§ GOAL:
Write out, word for word, the first line of the data below and every line after it through the one containing "under the band.".

____________________

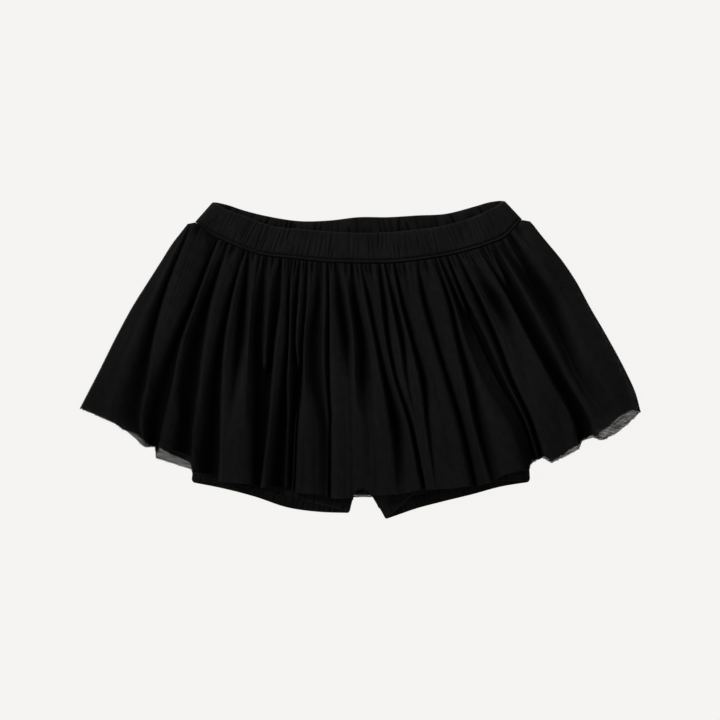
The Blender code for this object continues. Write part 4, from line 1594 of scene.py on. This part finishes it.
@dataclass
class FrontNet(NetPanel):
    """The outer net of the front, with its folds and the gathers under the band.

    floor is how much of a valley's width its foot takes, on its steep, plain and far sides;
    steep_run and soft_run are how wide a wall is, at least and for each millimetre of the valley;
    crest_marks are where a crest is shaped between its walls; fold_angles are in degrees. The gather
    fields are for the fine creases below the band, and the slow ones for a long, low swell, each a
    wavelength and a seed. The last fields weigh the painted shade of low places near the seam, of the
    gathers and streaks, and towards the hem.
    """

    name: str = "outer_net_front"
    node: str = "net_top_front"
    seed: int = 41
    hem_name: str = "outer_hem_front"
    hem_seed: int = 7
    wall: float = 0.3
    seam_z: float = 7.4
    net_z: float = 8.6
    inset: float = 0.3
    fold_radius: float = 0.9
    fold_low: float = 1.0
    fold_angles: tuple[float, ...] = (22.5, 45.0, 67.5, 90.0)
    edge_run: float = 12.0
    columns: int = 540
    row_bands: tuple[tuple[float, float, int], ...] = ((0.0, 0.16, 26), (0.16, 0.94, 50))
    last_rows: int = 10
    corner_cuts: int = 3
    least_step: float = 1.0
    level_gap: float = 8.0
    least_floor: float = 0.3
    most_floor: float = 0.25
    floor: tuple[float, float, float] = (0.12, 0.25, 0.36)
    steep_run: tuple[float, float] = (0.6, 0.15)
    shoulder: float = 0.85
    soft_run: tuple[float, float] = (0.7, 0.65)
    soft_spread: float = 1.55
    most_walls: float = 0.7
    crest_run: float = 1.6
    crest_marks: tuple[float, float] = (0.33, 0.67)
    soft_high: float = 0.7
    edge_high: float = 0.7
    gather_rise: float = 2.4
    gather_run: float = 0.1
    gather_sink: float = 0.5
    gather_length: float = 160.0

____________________

§ WORKED SOLUTION:
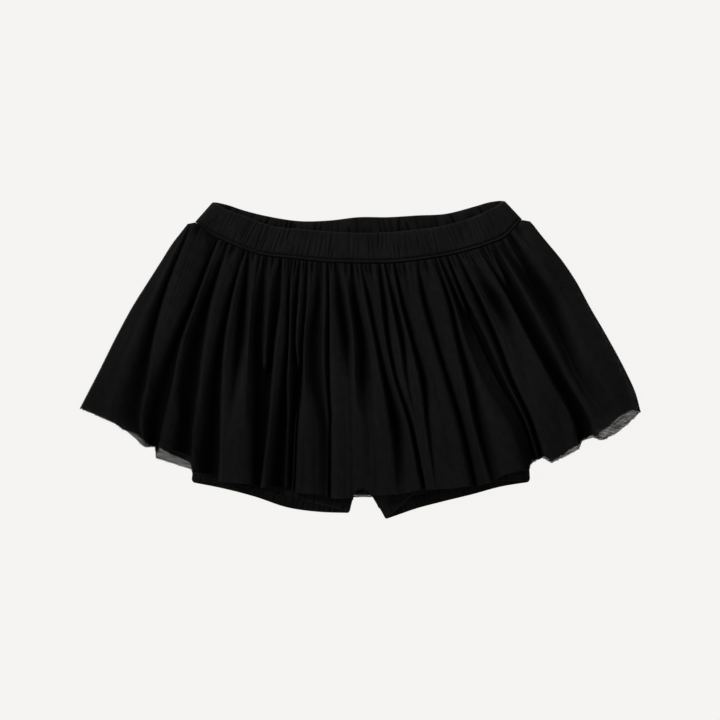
The Blender code for this object continues. Write part 4, from line 1594 of scene.py on. This part finishes it.
@dataclass
class FrontNet(NetPanel):
    """The outer net of the front, with its folds and the gathers under the band.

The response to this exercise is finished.